Compressed-sensing imaging systems rely on a relatively new computational technique for pulling a lot of information out of relatively small signals. For example, in 2006, researchers at Rice University built a camera that could produce 2-D images using a single light sensor. The downside to this technology is that it required thousands of individual exposures to produce a clear image. Researchers from the MIT Media Lab have announced that they’ve developed a new compressed-sensing technique which is 50 times more efficient.

Compressed-sensing imaging systems do not require lenses, which makes them potentially well-suited for capturing images in very harsh environments or in situations that require a camera to be able to capture wavelengths of light which don’t exist within the visible spectrum.
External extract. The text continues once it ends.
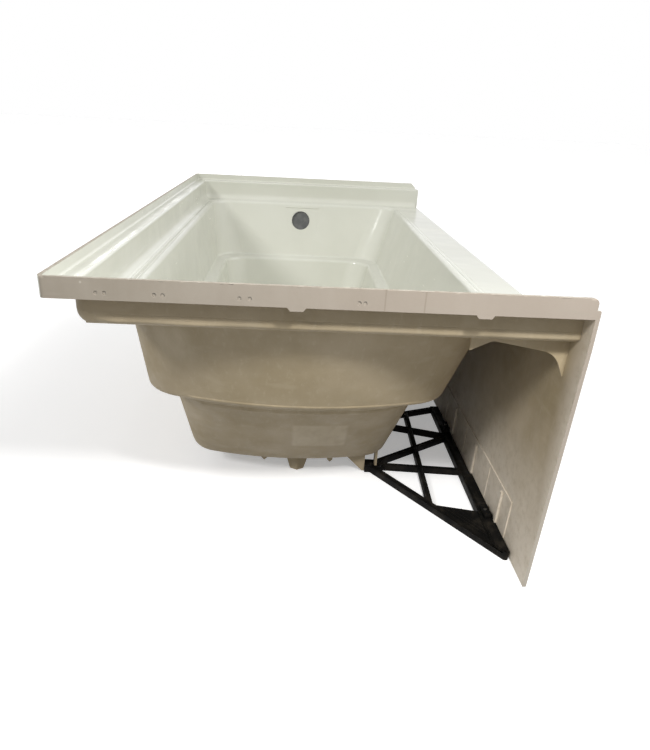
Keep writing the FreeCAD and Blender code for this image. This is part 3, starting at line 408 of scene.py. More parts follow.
@dataclass(frozen=True)
class FlangeFace(Finish):
    """The outer face of the tile flange, raw, with painted light that makes it rosier and lighter to the
    apron side and paler toward its foot.
    """

    name: str = "flange_face"
    body: Colour = (0.280, 0.244, 0.195)
    bloom: Colour = (0.322, 0.285, 0.234)
    cloud: Layer = Layer(9.0, 5.0, 0.6, (1.0, 1.0, 0.5), cut=(0.33, 0.67))
    gloss: Layer = Layer(40.0, 4.0, cut=(0.3, 0.7), to=(0.42, 0.62))
    relief: Relief = ((Layer(11.0), 0.0016), (Layer(240.0, 3.0, 0.6), 0.00012))
    ior: float = 1.45
    mark: Colour = (0.215, 0.180, 0.138)
    painted_rosy_light: Colour = (0.352, 0.296, 0.250)
    chalk_and_painted_light: Colour = (0.42, 0.38, 0.32)
    drag: Layer = Layer(34.0, 3.0, 0.6, (1.0, 1.0, 0.06), cut=(0.62, 0.76), to=(0.0, 0.2))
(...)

Not needing to rely on a lens opens up many new possibilities. Guy Satat, a graduate student at the MIT Media Lab says, “Formerly, imaging required a lens, and the lens would map pixels in space to sensors in an array, with everything precisely structured and engineered. With computational imaging, we began to ask: Is a lens necessary?  Does the sensor have to be a structured array? How many pixels should the sensor have? Is a single pixel sufficient? These questions essentially break down the fundamental idea of what a camera is.  The fact that only a single pixel is required and a lens is no longer necessary relaxes major design constraints, and enables the development of novel imaging systems. Using ultrafast sensing makes the measurement significantly more efficient." 

 
“Researchers from the MIT Media Lab developed a new technique that makes image acquisition using compressed sensing 50 times as efficient. In the case of the single-pixel camera, it could get the number of exposures down from thousands to dozens. Examples of this compressive ultrafast imaging technique are show on the bottom rows.” Image courtesy of the researchers.

The technique uses time-of-flight imaging. This technique relies on short bursts of light being projected into a scene and then the fast sensors inside the camera measure the time it takes for the light to reflect back onto the sensor.